** Start Supplied data **

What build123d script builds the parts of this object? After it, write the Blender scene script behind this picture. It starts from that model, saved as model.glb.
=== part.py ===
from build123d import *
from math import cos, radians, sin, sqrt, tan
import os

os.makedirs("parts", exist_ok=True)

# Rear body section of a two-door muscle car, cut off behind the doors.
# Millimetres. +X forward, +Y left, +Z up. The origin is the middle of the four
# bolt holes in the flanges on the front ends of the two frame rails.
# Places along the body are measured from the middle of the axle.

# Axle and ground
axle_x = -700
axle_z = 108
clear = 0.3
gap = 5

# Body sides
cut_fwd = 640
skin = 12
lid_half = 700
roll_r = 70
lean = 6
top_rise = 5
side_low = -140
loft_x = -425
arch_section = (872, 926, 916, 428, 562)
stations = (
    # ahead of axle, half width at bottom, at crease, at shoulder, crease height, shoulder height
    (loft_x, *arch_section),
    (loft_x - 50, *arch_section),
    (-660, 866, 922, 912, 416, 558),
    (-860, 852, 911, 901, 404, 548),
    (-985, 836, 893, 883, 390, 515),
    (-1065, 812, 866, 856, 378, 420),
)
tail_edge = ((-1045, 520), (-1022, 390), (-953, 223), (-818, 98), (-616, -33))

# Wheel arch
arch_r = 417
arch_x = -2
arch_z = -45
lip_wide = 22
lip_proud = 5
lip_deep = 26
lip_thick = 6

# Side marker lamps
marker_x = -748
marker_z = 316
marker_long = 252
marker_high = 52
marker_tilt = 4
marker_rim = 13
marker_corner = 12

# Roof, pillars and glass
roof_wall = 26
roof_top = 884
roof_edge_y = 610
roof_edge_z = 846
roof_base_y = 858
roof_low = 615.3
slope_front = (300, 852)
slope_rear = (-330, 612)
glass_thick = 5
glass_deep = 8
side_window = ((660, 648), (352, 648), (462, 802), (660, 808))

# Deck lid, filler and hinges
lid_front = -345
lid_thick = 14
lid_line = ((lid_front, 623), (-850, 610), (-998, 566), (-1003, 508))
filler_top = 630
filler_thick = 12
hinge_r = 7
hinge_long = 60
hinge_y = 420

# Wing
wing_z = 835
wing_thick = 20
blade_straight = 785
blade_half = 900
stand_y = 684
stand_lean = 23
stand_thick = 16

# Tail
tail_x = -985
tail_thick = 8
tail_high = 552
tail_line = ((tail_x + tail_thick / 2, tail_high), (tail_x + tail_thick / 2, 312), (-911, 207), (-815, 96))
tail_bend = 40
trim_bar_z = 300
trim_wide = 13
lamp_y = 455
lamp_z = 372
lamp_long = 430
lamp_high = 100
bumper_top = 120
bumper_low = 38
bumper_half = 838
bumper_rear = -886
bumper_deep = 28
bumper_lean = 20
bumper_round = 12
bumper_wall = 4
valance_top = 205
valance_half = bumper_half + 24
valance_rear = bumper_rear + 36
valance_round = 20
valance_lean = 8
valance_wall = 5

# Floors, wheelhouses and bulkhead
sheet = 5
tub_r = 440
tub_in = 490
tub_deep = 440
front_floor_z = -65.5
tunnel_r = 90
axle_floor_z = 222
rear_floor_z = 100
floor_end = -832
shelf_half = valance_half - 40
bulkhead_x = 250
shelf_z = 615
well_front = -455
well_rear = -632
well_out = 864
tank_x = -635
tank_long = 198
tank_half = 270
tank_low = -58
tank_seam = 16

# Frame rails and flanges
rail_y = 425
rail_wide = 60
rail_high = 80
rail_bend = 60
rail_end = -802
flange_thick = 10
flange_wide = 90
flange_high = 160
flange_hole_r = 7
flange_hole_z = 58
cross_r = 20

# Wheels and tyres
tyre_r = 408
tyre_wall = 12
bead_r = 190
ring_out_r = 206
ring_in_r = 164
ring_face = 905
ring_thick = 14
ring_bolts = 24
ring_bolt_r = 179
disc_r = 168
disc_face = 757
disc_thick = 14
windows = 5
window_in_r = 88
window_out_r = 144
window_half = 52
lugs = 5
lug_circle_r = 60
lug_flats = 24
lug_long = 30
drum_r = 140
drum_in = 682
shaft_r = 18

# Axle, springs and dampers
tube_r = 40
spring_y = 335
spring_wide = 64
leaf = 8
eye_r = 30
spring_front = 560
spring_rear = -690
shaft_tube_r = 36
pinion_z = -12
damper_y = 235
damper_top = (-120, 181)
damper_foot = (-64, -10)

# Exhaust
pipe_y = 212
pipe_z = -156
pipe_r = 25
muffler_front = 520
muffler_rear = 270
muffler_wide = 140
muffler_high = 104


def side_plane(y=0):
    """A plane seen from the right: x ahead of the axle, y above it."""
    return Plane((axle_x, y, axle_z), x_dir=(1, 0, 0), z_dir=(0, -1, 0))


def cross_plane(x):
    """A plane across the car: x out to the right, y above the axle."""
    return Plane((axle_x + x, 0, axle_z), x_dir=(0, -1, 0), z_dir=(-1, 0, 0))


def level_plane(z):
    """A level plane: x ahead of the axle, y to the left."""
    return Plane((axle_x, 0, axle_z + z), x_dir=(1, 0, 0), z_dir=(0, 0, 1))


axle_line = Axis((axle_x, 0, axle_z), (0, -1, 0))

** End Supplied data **

Task:
Print the whole listing exactly as it is.

Output below:
What build123d script builds the parts of this object? After it, write the Blender scene script behind this picture. It starts from that model, saved as model.glb.
=== part.py ===
from build123d import *
from math import cos, radians, sin, sqrt, tan
import os

os.makedirs("parts", exist_ok=True)

# Rear body section of a two-door muscle car, cut off behind the doors.
# Millimetres. +X forward, +Y left, +Z up. The origin is the middle of the four
# bolt holes in the flanges on the front ends of the two frame rails.
# Places along the body are measured from the middle of the axle.

# Axle and ground
axle_x = -700
axle_z = 108
clear = 0.3
gap = 5

# Body sides
cut_fwd = 640
skin = 12
lid_half = 700
roll_r = 70
lean = 6
top_rise = 5
side_low = -140
loft_x = -425
arch_section = (872, 926, 916, 428, 562)
stations = (
    # ahead of axle, half width at bottom, at crease, at shoulder, crease height, shoulder height
    (loft_x, *arch_section),
    (loft_x - 50, *arch_section),
    (-660, 866, 922, 912, 416, 558),
    (-860, 852, 911, 901, 404, 548),
    (-985, 836, 893, 883, 390, 515),
    (-1065, 812, 866, 856, 378, 420),
)
tail_edge = ((-1045, 520), (-1022, 390), (-953, 223), (-818, 98), (-616, -33))

# Wheel arch
arch_r = 417
arch_x = -2
arch_z = -45
lip_wide = 22
lip_proud = 5
lip_deep = 26
lip_thick = 6

# Side marker lamps
marker_x = -748
marker_z = 316
marker_long = 252
marker_high = 52
marker_tilt = 4
marker_rim = 13
marker_corner = 12

# Roof, pillars and glass
roof_wall = 26
roof_top = 884
roof_edge_y = 610
roof_edge_z = 846
roof_base_y = 858
roof_low = 615.3
slope_front = (300, 852)
slope_rear = (-330, 612)
glass_thick = 5
glass_deep = 8
side_window = ((660, 648), (352, 648), (462, 802), (660, 808))

# Deck lid, filler and hinges
lid_front = -345
lid_thick = 14
lid_line = ((lid_front, 623), (-850, 610), (-998, 566), (-1003, 508))
filler_top = 630
filler_thick = 12
hinge_r = 7
hinge_long = 60
hinge_y = 420

# Wing
wing_z = 835
wing_thick = 20
blade_straight = 785
blade_half = 900
stand_y = 684
stand_lean = 23
stand_thick = 16

# Tail
tail_x = -985
tail_thick = 8
tail_high = 552
tail_line = ((tail_x + tail_thick / 2, tail_high), (tail_x + tail_thick / 2, 312), (-911, 207), (-815, 96))
tail_bend = 40
trim_bar_z = 300
trim_wide = 13
lamp_y = 455
lamp_z = 372
lamp_long = 430
lamp_high = 100
bumper_top = 120
bumper_low = 38
bumper_half = 838
bumper_rear = -886
bumper_deep = 28
bumper_lean = 20
bumper_round = 12
bumper_wall = 4
valance_top = 205
valance_half = bumper_half + 24
valance_rear = bumper_rear + 36
valance_round = 20
valance_lean = 8
valance_wall = 5

# Floors, wheelhouses and bulkhead
sheet = 5
tub_r = 440
tub_in = 490
tub_deep = 440
front_floor_z = -65.5
tunnel_r = 90
axle_floor_z = 222
rear_floor_z = 100
floor_end = -832
shelf_half = valance_half - 40
bulkhead_x = 250
shelf_z = 615
well_front = -455
well_rear = -632
well_out = 864
tank_x = -635
tank_long = 198
tank_half = 270
tank_low = -58
tank_seam = 16

# Frame rails and flanges
rail_y = 425
rail_wide = 60
rail_high = 80
rail_bend = 60
rail_end = -802
flange_thick = 10
flange_wide = 90
flange_high = 160
flange_hole_r = 7
flange_hole_z = 58
cross_r = 20

# Wheels and tyres
tyre_r = 408
tyre_wall = 12
bead_r = 190
ring_out_r = 206
ring_in_r = 164
ring_face = 905
ring_thick = 14
ring_bolts = 24
ring_bolt_r = 179
disc_r = 168
disc_face = 757
disc_thick = 14
windows = 5
window_in_r = 88
window_out_r = 144
window_half = 52
lugs = 5
lug_circle_r = 60
lug_flats = 24
lug_long = 30
drum_r = 140
drum_in = 682
shaft_r = 18

# Axle, springs and dampers
tube_r = 40
spring_y = 335
spring_wide = 64
leaf = 8
eye_r = 30
spring_front = 560
spring_rear = -690
shaft_tube_r = 36
pinion_z = -12
damper_y = 235
damper_top = (-120, 181)
damper_foot = (-64, -10)

# Exhaust
pipe_y = 212
pipe_z = -156
pipe_r = 25
muffler_front = 520
muffler_rear = 270
muffler_wide = 140
muffler_high = 104


def side_plane(y=0):
    """A plane seen from the right: x ahead of the axle, y above it."""
    return Plane((axle_x, y, axle_z), x_dir=(1, 0, 0), z_dir=(0, -1, 0))


def cross_plane(x):
    """A plane across the car: x out to the right, y above the axle."""
    return Plane((axle_x + x, 0, axle_z), x_dir=(0, -1, 0), z_dir=(-1, 0, 0))


def level_plane(z):
    """A level plane: x ahead of the axle, y to the left."""
    return Plane((axle_x, 0, axle_z + z), x_dir=(1, 0, 0), z_dir=(0, 0, 1))


axle_line = Axis((axle_x, 0, axle_z), (0, -1, 0))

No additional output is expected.